I'm not sure who saw it first, but I know that neither of us could begin to comprehend what we were looking at. For more than a moment we stood there transfixed by the sheer beauty of what we were seeing and unable to move. Never before had we seen anything like it, and so there was nothing from our brief histories on earth to even come close to relating what we were seeing to other than those "evil Russians" and mushroom clouds. And so we stood there watching what we suddenly concluded was the beauty of our impending doom. So at that moment on that evening in July of 1957 in that little town in Wisconsin two kids, an eight-year-old girl and boy, turned on their heels and began running faster than they'd ever run in their lives away from what they'd just seen in the sky and toward the only safety they knew in the moment. In their minds and in that moment all that their teachers had tried to prepare them for what was coming to pass, and there was no school desk to hide under to save themselves.

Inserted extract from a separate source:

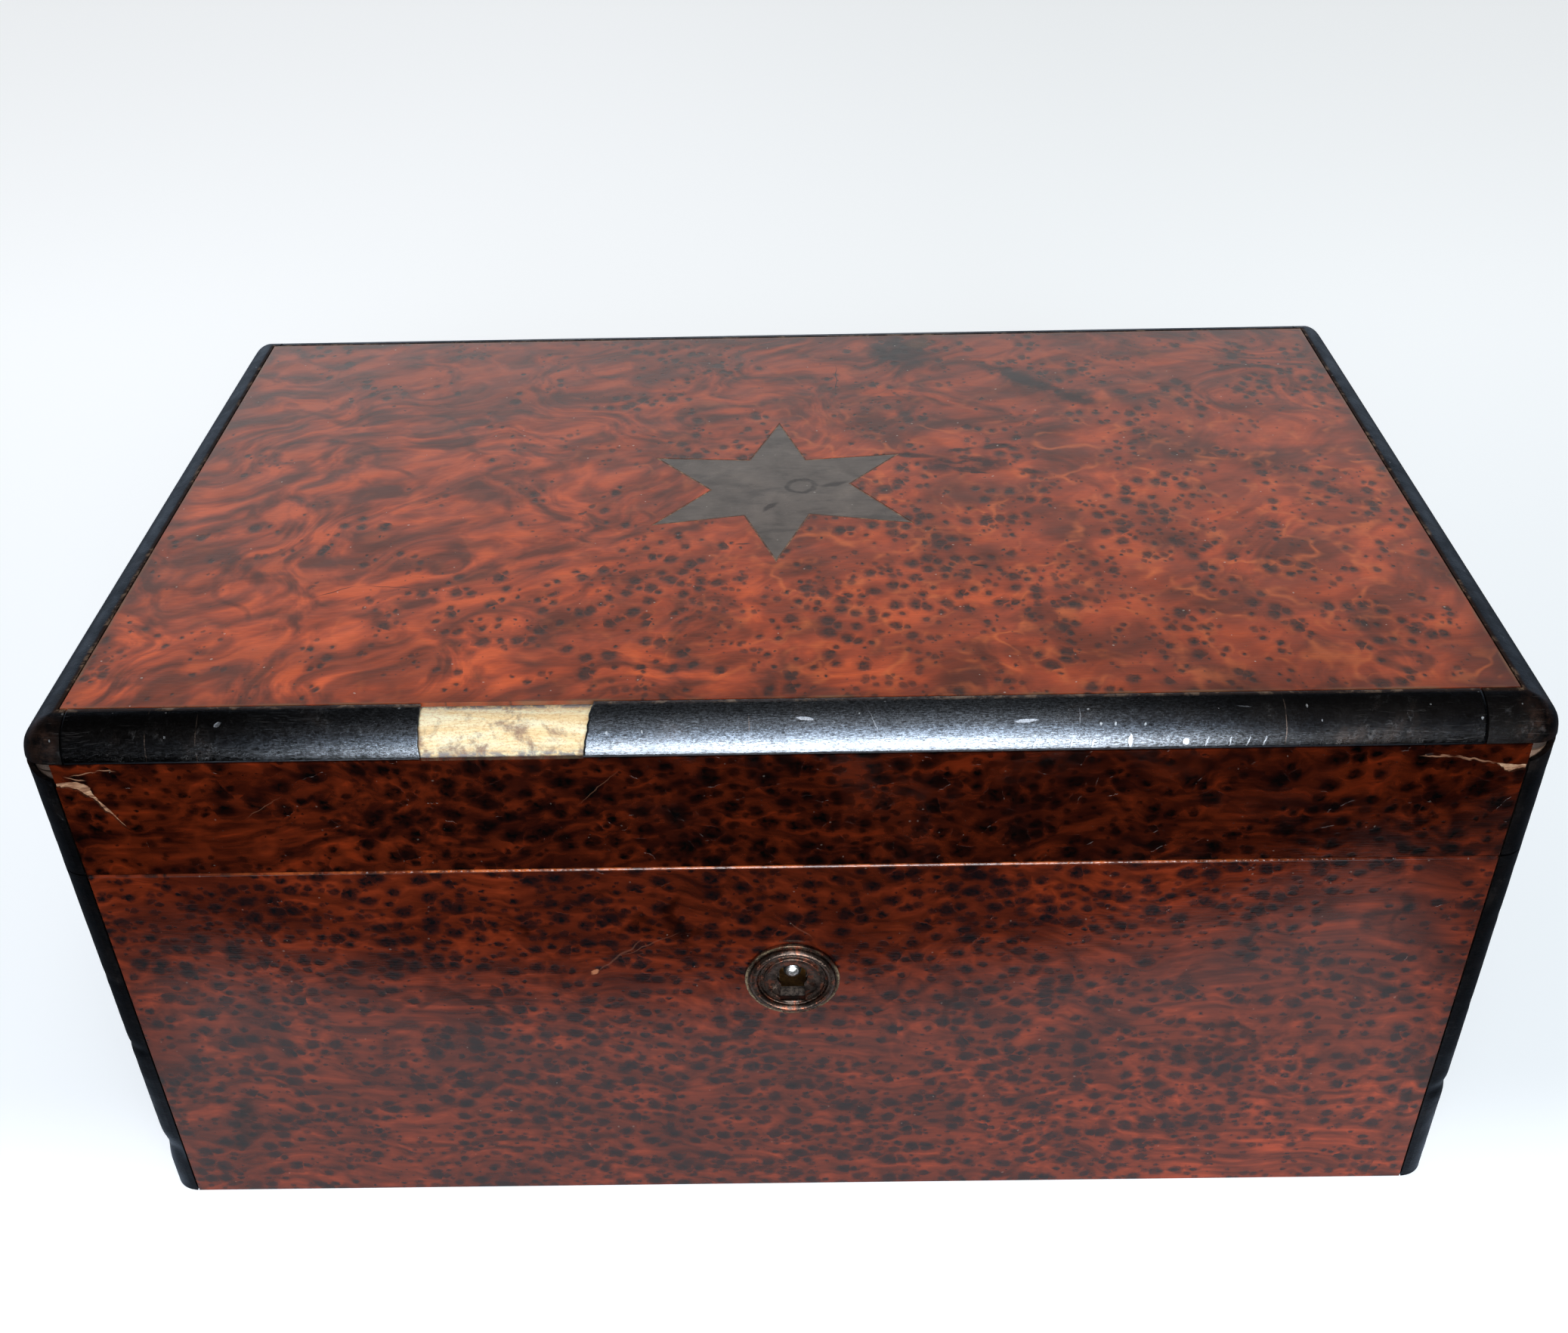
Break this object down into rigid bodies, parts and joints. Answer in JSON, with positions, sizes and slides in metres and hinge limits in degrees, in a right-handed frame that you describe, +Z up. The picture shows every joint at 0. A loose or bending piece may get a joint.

The Menominee Indians of Wisconsin believed that the lights indicated the location of Manabai'wok (giants) who were the spirits of great hunters and fishermen. The Inuit of Alaska believed that the lights were the spirits of the animals they hunted: the seals, salmon, deer and beluga whales. Other aboriginal peoples believed that the lights were the spirits of their people.

Our mothers came out the front door at the sound of our screaming. In time we were reassured that the evil Russians weren't attacking; they were safe; we were safe at least for the moment.

The bomb never fell, the "evil Russians" never attacked, the Martians have yet to be found, and the Northern Lights are something we marvel at on the rare occasions that we see them. And still the feeling of being truly safe is an elusive thing at best. Those kids running toward the only safety they knew had no idea that perceptions are only that, perceptions.